The Metro Experience
So, the desktop works mostly as it did before, aside from the previously mentioned additions and a handful of UI deletions to accommodate the Metro UI. The real changes in Windows 8 come via that new Metro user experience. And it makes itself known from the get-go: Setup has been updated yet again, to be faster and sleeker. (IT pros will note that a handful of configuration options need to be completed after setup, making the gains there somewhat illusory.) The final phase of setup, called the out-of-box experience (OOBE), has been significantly updated with a Metro look and feel.
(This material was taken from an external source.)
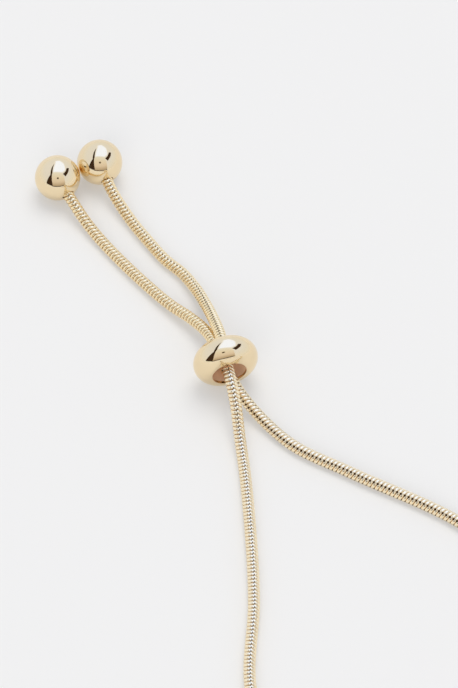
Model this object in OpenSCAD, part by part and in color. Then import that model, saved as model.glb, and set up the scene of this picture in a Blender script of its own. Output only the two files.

That new Metro-style user experience carries on from there, with a Metro-fied lock screen that will immediately be familiar to Windows Phone users (as Figure 4 shows). It has app-notification icons for such tasks as email, calendar, and even weather. And unlike the Windows Phone version, the desktop version of the Metro interface is extremely customizable. You can log on to the PC by using a smartphone-like PIN or picture password, which is fun. But the big news is that non-domain users can now log on directly to their Microsoft ID (formerly Windows Live ID), instead of linking the accounts later. In Windows 8, this capability accomplishes a lot, as many settings can be automatically synced between PCs that use Microsoft cloud services. (I've been told that domain users can link their accounts to a Microsoft ID, but I couldn't find the setting to do so in the Consumer Preview.)